GOYA Y LUCIENTES, Francisco de
(b. 1746, Fuendetodos, d. 1828, Bordeaux)

Still-Life: A Butcher's Counter

1810-12
Oil on canvas, 45 x 62 cm
Musée du Louvre, Paris

A dozen bodegones (still lifes) and a painting of birds are recorded in the inventory of Goya's possessions made in 1812 after the death of his wife, and according to his French biographer, Matheron, he painted several still lifes in the market at Bordeaux during his last years there. The present example bears traces of the inventory mark that identifies the earlier group, and is remarkable for the period because of the casual arrangement of the sheep's head with its expressive eye, and sides of mutton.
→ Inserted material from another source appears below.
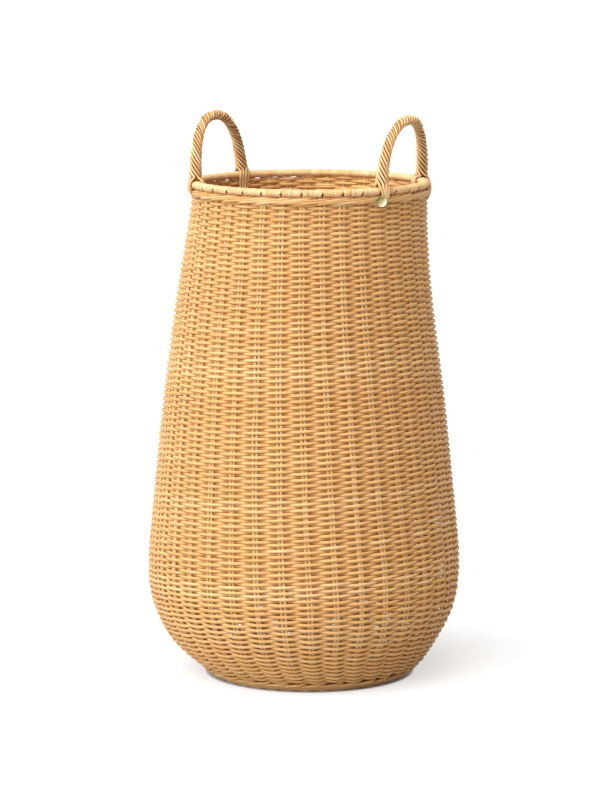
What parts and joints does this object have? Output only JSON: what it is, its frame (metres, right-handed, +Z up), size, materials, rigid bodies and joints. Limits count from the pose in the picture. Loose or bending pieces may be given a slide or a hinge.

The signature is painted in red as if to simulate blood. For stylistic reasons this and other still lifes of the group - pictures of meat, fish, fowl and game - cannot be much earlier than the date they are recorded in Goya's house. This means that they must have been painted about the time of the 'ano del hambre', the year of the terrible famine in Madrid in 1811-12, when thousands died of hunger, thus raising the question of whether any allusion to the famine was intended by Goya. Were they perhaps meant as a sardonic commentary on the situation in one of the many illustrations of the effects of famine in his Desastres de la Guerra? A well-dressed woman stands before a group of starving victims, some dying, some dead, with the caption: 'The worst is to beg'.